Recorded data ▸

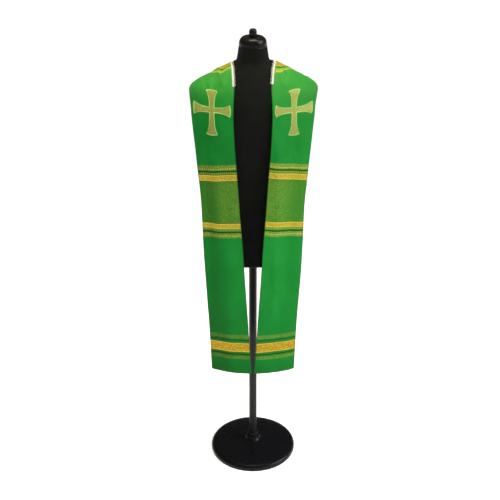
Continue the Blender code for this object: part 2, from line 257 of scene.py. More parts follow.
def feed(shader, socket, value):
    """One of a shader's sockets, joined to a value."""
    shader.id_data.links.new(value, shader.inputs[socket])


def object_place(shader):
    """Places on the piece, in metres."""
    return put("TexCoord", tree=shader.id_data)["Object"]


def stretched(place, scale):
    """Places drawn out along each axis by one over its scale."""
    return put("Mapping", {"Vector": place, "Scale": scale})["Vector"]


def noise(place, scale, detail, dimensions="3D"):
    """Soft random patches, about 1 / scale metres across."""
    return put("TexNoise", {"Vector": place, "Scale": scale, "Detail": detail},
               noise_dimensions=dimensions)["Fac"]


def spread(value, low, high, to_low=0, to_high=1):
    """A value carried from one range to another, and held at its ends."""
    return put("MapRange", {"Value": value, "From Min": low, "From Max": high,
                            "To Min": to_low, "To Max": to_high})["Result"]


def mixed(share, first, second):
    """A share of the second colour in the first."""
    first, second = [(*shade, 1) if isinstance(shade, tuple) else shade for shade in (first, second)]
    return put("Mix", {0: share, 6: first, 7: second}, data_type="RGBA")[2]


def raise_surface(shader, height, depth):
    """Relief: a height of 0 to 1 times a depth in metres."""
    feed(shader, "Normal", put("Bump", {"Height": height, "Distance": depth})["Normal"])


def lacquer(name, colour, worn, roughness, dull, shine):
    """Black lacquer: faintly rippled, hazed in patches and browner where it has rubbed thin."""
    material, shader = new_finish(name, colour, roughness, shine, Coat_Weight=0.05, Coat_Roughness=0.12)
    place = object_place(shader)
    feed(shader, "Roughness", spread(noise(place, 38, 5), 0.35, 0.75, roughness, dull))
    rubbed = spread(noise(place, 210, 4), 0.62, 0.8)
    feed(shader, "Base Color", mixed(rubbed, colour, worn))
    raise_surface(shader, noise(place, 95, 1), 0.00012)
    return material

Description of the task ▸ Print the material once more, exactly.

The solution ▸
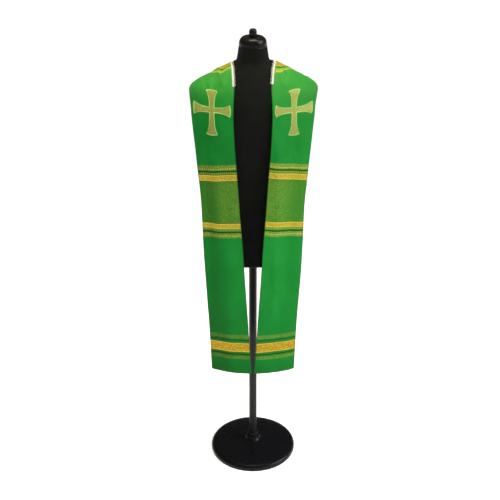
Continue the Blender code for this object: part 2, from line 257 of scene.py. More parts follow.
def feed(shader, socket, value):
    """One of a shader's sockets, joined to a value."""
    shader.id_data.links.new(value, shader.inputs[socket])


def object_place(shader):
    """Places on the piece, in metres."""
    return put("TexCoord", tree=shader.id_data)["Object"]


def stretched(place, scale):
    """Places drawn out along each axis by one over its scale."""
    return put("Mapping", {"Vector": place, "Scale": scale})["Vector"]


def noise(place, scale, detail, dimensions="3D"):
    """Soft random patches, about 1 / scale metres across."""
    return put("TexNoise", {"Vector": place, "Scale": scale, "Detail": detail},
               noise_dimensions=dimensions)["Fac"]


def spread(value, low, high, to_low=0, to_high=1):
    """A value carried from one range to another, and held at its ends."""
    return put("MapRange", {"Value": value, "From Min": low, "From Max": high,
                            "To Min": to_low, "To Max": to_high})["Result"]


def mixed(share, first, second):
    """A share of the second colour in the first."""
    first, second = [(*shade, 1) if isinstance(shade, tuple) else shade for shade in (first, second)]
    return put("Mix", {0: share, 6: first, 7: second}, data_type="RGBA")[2]


def raise_surface(shader, height, depth):
    """Relief: a height of 0 to 1 times a depth in metres."""
    feed(shader, "Normal", put("Bump", {"Height": height, "Distance": depth})["Normal"])


def lacquer(name, colour, worn, roughness, dull, shine):
    """Black lacquer: faintly rippled, hazed in patches and browner where it has rubbed thin."""
    material, shader = new_finish(name, colour, roughness, shine, Coat_Weight=0.05, Coat_Roughness=0.12)
    place = object_place(shader)
    feed(shader, "Roughness", spread(noise(place, 38, 5), 0.35, 0.75, roughness, dull))
    rubbed = spread(noise(place, 210, 4), 0.62, 0.8)
    feed(shader, "Base Color", mixed(rubbed, colour, worn))
    raise_surface(shader, noise(place, 95, 1), 0.00012)
    return material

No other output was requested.